My general tendency is to encourage students to turn away from such fictions of the self and begin writing journalism. If I would remember my own younger self, perhaps I’d be more patient. Still, I want my students to escape the prison of their petty love stories; I want them to go out into the world and discover the rich realities of places and people.
We are tempted to make sense of huge historical events by viewing them through the lens of our own individual experience. The philosopher Judith Butler has written: “In the United States we begin the story by invoking a first-person narrative point of view, and telling what happened on September 11.” It is as if history were reduced to the question “Where were you when you first heard…?”
In 2009, when Colum McCann published his novel Let the Great World Spin, quickly celebrated as one of the best post-9/11 novels, I clipped out a statement from an interview with the author to share with my students: “He meticulously researches and studiously avoids writing anything that resembles his own life.”

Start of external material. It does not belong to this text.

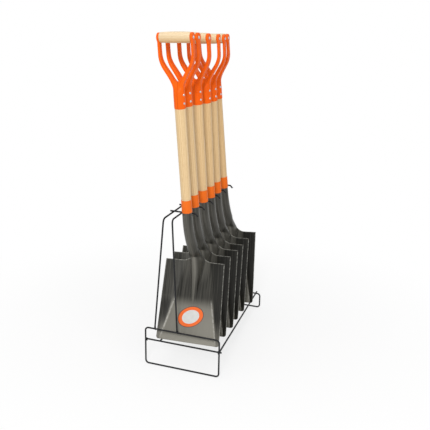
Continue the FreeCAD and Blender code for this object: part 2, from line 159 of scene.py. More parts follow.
def blank_material(name, colour):
    material = bpy.data.materials.new(name)
    material.use_nodes = True
    material.diffuse_color = (*colour, 1)
    shader = material.node_tree.nodes["Principled BSDF"]
    shader.inputs["Base Color"].default_value = (*colour, 1)
    return material, material.node_tree, shader


def mark(tree, name, output="Fac"):
    """Reads what the mesh notes at each point under a name."""
    return step(tree, "ShaderNodeAttribute", attribute_name=name).outputs[output]


def painted(name, paint, thin_paint, clouds, strength, rough, peel, bump, local=True,
            metallic=0.0, specular=0.5):
    """A sprayed or dipped paint: clouded colour, uneven gloss and orange peel. A local
    pattern lies in the piece's own axes, the others lie in the rack's."""
    material, tree, shader = blank_material(name, paint)
    if local:
        place = mark(tree, "place", "Vector")
    else:
        place = tree.nodes.new("ShaderNodeTexCoord").outputs["Object"]
    group = step(tree, "ShaderNodeGroup", node_tree=MOTTLE, Place=place, Paint=(*paint, 1),
                 Thin_Paint=(*thin_paint, 1), Cloud_Size=clouds, Cloud_Strength=strength,
                 Roughness_Low=rough[0], Roughness_High=rough[1], Peel_Size=peel)
    relief = step(tree, "ShaderNodeBump", Strength=bump, Distance=0.0004,
                  Height=group.outputs["Height"])
    feed(shader, {
        "Base Color": group.outputs["Colour"], "Roughness": group.outputs["Roughness"],
        "Normal": relief, "Metallic": metallic, "Specular IOR Level": specular,
    })
    return material, tree, shader, group


wire_coat = painted(
    "black powder coat", (0.006, 0.0063, 0.007), (0.020, 0.021, 0.023), clouds=60.0,
    strength=0.6, rough=(0.42, 0.6), peel=1400.0, bump=0.25, local=False, specular=0.25,
)[0]


def coated(tree, shape, coating, result):
    """Ends a geometry tree with real faces that wear their coating."""
    real = step(tree, "GeometryNodeRealizeInstances", shape)
    feed(result, {"Geometry": step(tree, "GeometryNodeSetMaterial", real, Material=coating)})


def bent_wire_tree():
    """Sweeps a round wire along a chain of straight runs, with a bend at each corner."""
    tree, given, result = recipe(
        "bent wire", "GeometryNodeTree",
        {"Geometry": "Geometry", "Wire Radius": "Float", "Bend Radius": "Float",
         "Coating": "Material"},
        {"Geometry": "Geometry"},
    )
    runs = step(tree, "GeometryNodeMeshToCurve", given["Geometry"])
    bends = step(tree, "GeometryNodeFilletCurve", runs, mode="POLY", Count=9,
                 Radius=given["Bend Radius"])
    section = step(tree, "GeometryNodeCurvePrimitiveCircle", Resolution=24,
                   Radius=given["Wire Radius"])
    sweep = step(tree, "GeometryNodeCurveToMesh", Curve=bends, Profile_Curve=section,
                 Fill_Caps=True)
    coated(tree, sweep, given["Coating"], result)
    return tree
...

Let the Great World Spin went on to win the National Book Award. The book’s bravura opening, recounting a tightrope artist’s daredevil walk on a rope stretching between the twin towers, provides a quick entry into a world of human courage and risk. Imaginatively reaching back to Philippe Petit’s famous walk of 1974, McCann found a remarkable leitmotif for what he had to say about other, interconnected lives.
Recently, McCann came out with a new collection of stories, Thirteen Ways of Looking. The first story that I read from it was about a middle-aged woman in mourning for her deaf teenage son who is feared drowned in the coastal waters near Galway. This woman, Rebecca, is a translator. She adopted the boy from Vladivostok when he was six. In the story, Rebecca is translating into English a novella that has arrived from Tel Aviv. The novella is about a middle-aged couple who have lost their two children.

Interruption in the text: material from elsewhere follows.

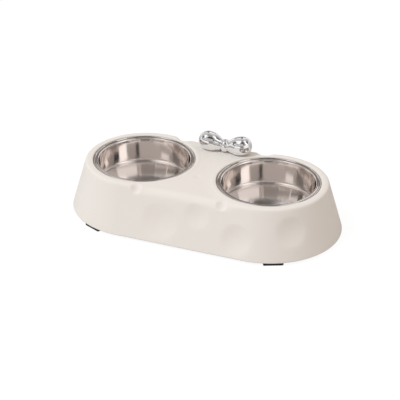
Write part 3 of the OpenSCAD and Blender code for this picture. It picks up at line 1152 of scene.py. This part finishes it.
panels = [
    # name, from and to round the object, from and to in height (degrees), brightness
    ("softbox_left", -104, -50, 48, 76, 1.12),
    ("softbox_right", 53, 79, 28, 54, 1.35),
    ("softbox_right_top", 58, 104, 54, 76, 1.1),
    ("left_grey_edge", -50, -32, 54, 68, 0.5),
    ("high_dark_middle", -32, 32, 54, 76, 0.08),
    ("high_grey_right", 32, 58, 54, 76, 0.35),
    ("middle_upper", -50, 16, 38, 54, 0.52),
    ("middle_lower", -46, 16, 30, 38, 0.52),
    ("dark_line", 16, 26, 30, 54, 0.06),
    ("right_grey", 26, 53, 30, 54, 0.4),
    ("left_pale", -74, -50, 38, 48, 1),
    ("left_edge", -84, -74, 30, 48, 0.4),
    ("left_mid", -74, -46, 30, 38, 0.38),
    ("left_dark", -112, -84, 24, 48, 0.2),
    ("right_dark", 79, 98, 30, 52, 0.03),
    ("right_far_grey", 98, 126, 30, 54, 0.3),
    ("low_dark_middle", -26, 10, 0, 29, 0.31),
    ("low_grey_right", 10, 22, 0, 27, 0.5),
    ("low_pale_right", 22, 79, 0, 27, 0.95),
    ("low_grey_left", -58, -26, 16, 26, 0.3),
    ("low_light_left", -58, -26, 0, 16, 1),
    ("low_dark_left", -98, -60, 17, 24, 0.1),
    ("rear_low", 156, 204, 14, 30, 0.2),
    ("rear_dark", 172, 188, 30, 50, 0.1),
    ("rear_light_right", 150, 172, 30, 50, 1),
    ("rear_light_left", 188, 210, 30, 50, 0.8),
    ("rear_high", 104, 226, 50, 76, 0.6),
    ("rear_high_left", -134, -104, 56, 76, 0.6),
    ("rear_far_right", 126, 150, 14, 50, 0.6),
    ("rear_far_left", 210, 226, 14, 50, 0.6),
    ("right_low", 79, 126, 0, 27, 0.6),
    ("left_low", -106, -58, 0, 16, 0.8),
    ("side_dark_left", -134, -112, 0, 56, 0.6),
]
for panel in panels:
    add_panel(*panel)
add_disc("grey_ceiling", ring_r, ceiling_z, brightness=0.35)
add_disc("grey_rug", rug_r, mm, brightness=0.5)
print(len(panels), "panels, a ceiling and a rug stand round the object")

# %% [markdown]
# ## Camera
# The camera's place was found by fitting the outlines of both flanges and of the stand to the
# photograph: it looks down at about 29 degrees, from the front and a little to the right. A long
# lens from nearly two metres keeps the far bowl almost as large as the near one.

# %% Set up the camera
view_height = 28.68
view_distance = 1.8262
aim = Vector((-7.68 * mm, 0, 21.85 * mm))
back = towards(view_turn, view_height)
camera_data = bpy.data.cameras.new("camera")
camera = bpy.data.objects.new("camera", camera_data)
bpy.context.scene.collection.objects.link(camera)
camera.location = aim + back * view_distance
camera.rotation_euler = back.to_track_quat("Z", "Y").to_euler()
camera_data.sensor_width = 36
camera_data.lens = 127.6
camera_data.clip_start = 0.05
bpy.context.scene.camera = camera
print("camera at", short(camera.location))

# %% Print the dressed box and finish
dressed_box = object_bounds()
print("dressed box", [short(corner) for corner in dressed_box])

Here’s a passage about Rebecca that I lingered over for a long time: “She had come upon the word sh’khol. She cast around for a word to translate it but there was no proper match. There were words, of course, for widow, widower, and orphan, but no noun, no adjective, for a parent who had lost a child. None in Irish, either. She looked in Russian, in French, in German, in other languages, too, but could find analogues only in Sanskrit, vilomah, and in Arabic, thakla, a mother, mathkool, a father. Still none in English.”
This was another lesson here, I thought. The richness of the world is to be discovered through language. You need to mine the language for its gifts, or as in the example above, even for its secrets about its limits. And through that, discover other languages and the world.
Each of the four stories in McCann’s new collection touch on violence. In the title story, a retired judge is felled by a fatal blow to the head. In the closing story, an aging Irish nun catches sight of her torturer and rapist on television. The man, once a right-wing guerrilla leader, has reinvented himself as a diplomat. His one-time victim is pursued by the need to find out for herself if the man has really changed.
A reader unfamiliar with McCann will not know till they come to the author’s note at the end of the book that he had been assaulted last year. This was in New Haven where McCann was attending a meeting of “Narrative 4,” a group he helped found for children to retell one another’s stories. McCann was attacked after he tried to help a woman who had been assaulted on the street by her partner. He ended up in the hospital with three shattered teeth and a broken cheekbone. The stories in Thirteen Ways of Looking are partly a response to the violent experience suffered by the author.
McCann has written in his author’s note that “every word we write is autobiographical, perhaps most especially when we attempt to avoid the autobiographical.” This seems exactly right to me. You must write what you know – but how? McCann’s latest work shows that you must tell your story. If you have a story to tell, share it in a way that makes it more powerful. Tell it like you know that it is not your story alone.